Provoking many emotions, the mood is thoughtful and ever changing by the insertion of a light and airy feel at times, that then shift towards deep and mysterious surroundings as the measure bar in the sheet music moves into the next measure of the page. This album does explore our ancient past to unveil our present in an unfamiliar way by incorporating a layering and mixing of piano, strings, flute, violin, and percussion in a mysterious, yet classical way. Choral vocals reinforce his approach in style, echoing a graceful and poetic feel, while also shining bright by a deep, thought provoking mannerism that seems to stand out from the very beginning. With this goal in mind, David has managed to produce a debut album that appears to stand alone in personal style and form, creating a model as an artisan would create a grand sculpture adorned with touches of gold, and crafted entirely out of sound. David points out that this album explores our common heritage through classical compositions, and that each of the 10 songs makes reference to an ancient myth, sacred love, or eternal truth that everyone shares. The mood is indeed very dreamlike and relaxing by a mod tempo rhythm that offers a positive connection by retaining your interest and imagination throughout the entire album. Shifting tempo and key changes are what I believe give this album an effective transition in thought and feeling, linking the valuable bond between our very distant past and our ever changing future.

Carol Heath

Antiquus
Just beautiful !

Kathy Parsons

From MainlyPiano
“Antiquus” is the debut from pianist/keyboard wizard David Wahler, but you’d be hard-pressed to find any evidence that this is a first recording. From the stunning cover artwork by Matt Strieby at Newleaf Design to the outstanding sound quality of the production, this is one very impressive recording - and I haven’t even mentioned the music yet! Even though it will be classified as an “ambient” or “new age” album, “Antiquus” rates very high on the “wow!” meter. Layers of sound produced on a variety of keyboards give the music a complexity that isn’t immediately obvious. Walher studied classical piano from a young age through college and then began working in theater. He taught music appreciation to disadvantaged and handicapped children before embarking on a career in retail and design. Finding something missing in his life, Wahler enrolled in the Berklee College of Music’s Electronic Music Production program and a new world opened for him. “Antiquus” is a musical exploration of our common heritage, and each of the ten tracks refers to an ancient myth, sacred love, or eternal truth. Wahler says, “I strive to unveil the answers to questions men and women have asked since antiquity.” Whether or not those questions are answered, “Antiquus” is a breathtaking exploration.

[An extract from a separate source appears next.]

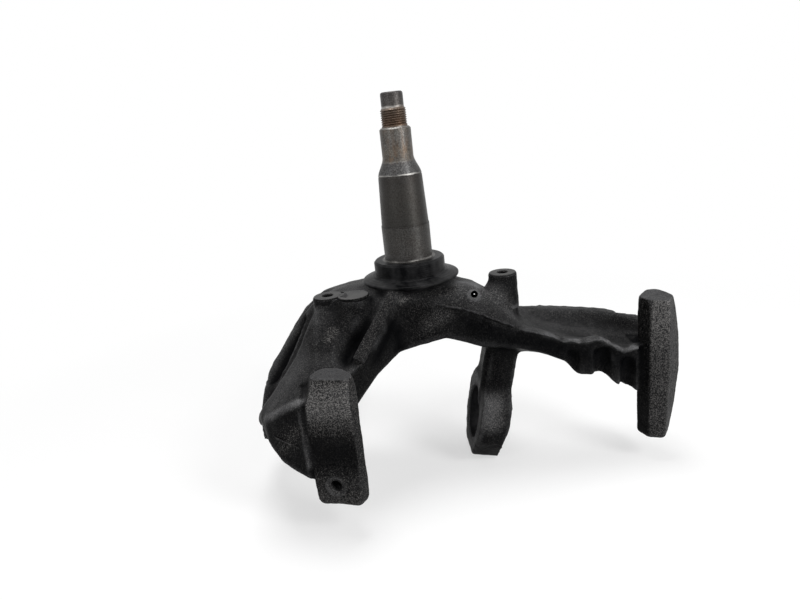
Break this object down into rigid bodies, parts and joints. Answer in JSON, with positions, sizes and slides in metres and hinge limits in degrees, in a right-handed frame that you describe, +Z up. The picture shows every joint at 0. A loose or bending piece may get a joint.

The title track opens with almost a whisper. Soft-spoken broken chords roll in the background as the spare, graceful melody brings is in. The echoing effect makes it sound like the music is being played in a large open space - perhaps an ancient Greek temple - and the sense of mystery is intriguing. “Kyoto Mist” is a cool, gentle daydream with piano, various plucked instruments, and sparkling bells and chimes. The patterns are simple and relaxed and the mood they create is serene. “Teresa” is a favorite. Beginning with the sound of thunder and bells in the background, the first chords are dark and mysterious. A gently rolling bass pattern lays a foundation for the very spare melody. As the piece develops, strings and voices fill the open spaces. “Teresa” reminds me of Michael Dulin’s keyboard work - stirring yet very peaceful. “Night Sky of Orion” suggests vast darkness pierced occasionally by sparkling light - tranquil and hushed. “Hyacinthus” is another favorite. In Greek mythology, Hyacinthus was a beautiful youth loved by Apollo who was killed when he was struck by a discus. The piece conveys profound grief and is achingly beautiful. “Lune Mysterieuse” picks up the tempo a bit with a gentle but compelling rhythm and plenty of atmosphere. I also love the closing track, “Ancient Dawn.” Overflowing with musical colors, this would be the perfect soundtrack to enhance a film of stunning images. Yum!

“Antiquus” is one of those wonderful albums that people are not going to be able to keep quiet about. I fully expect it to top the charts and to be on many “year’s best” lists for 2009 (including mine!). Check it out! Very highly recommended!!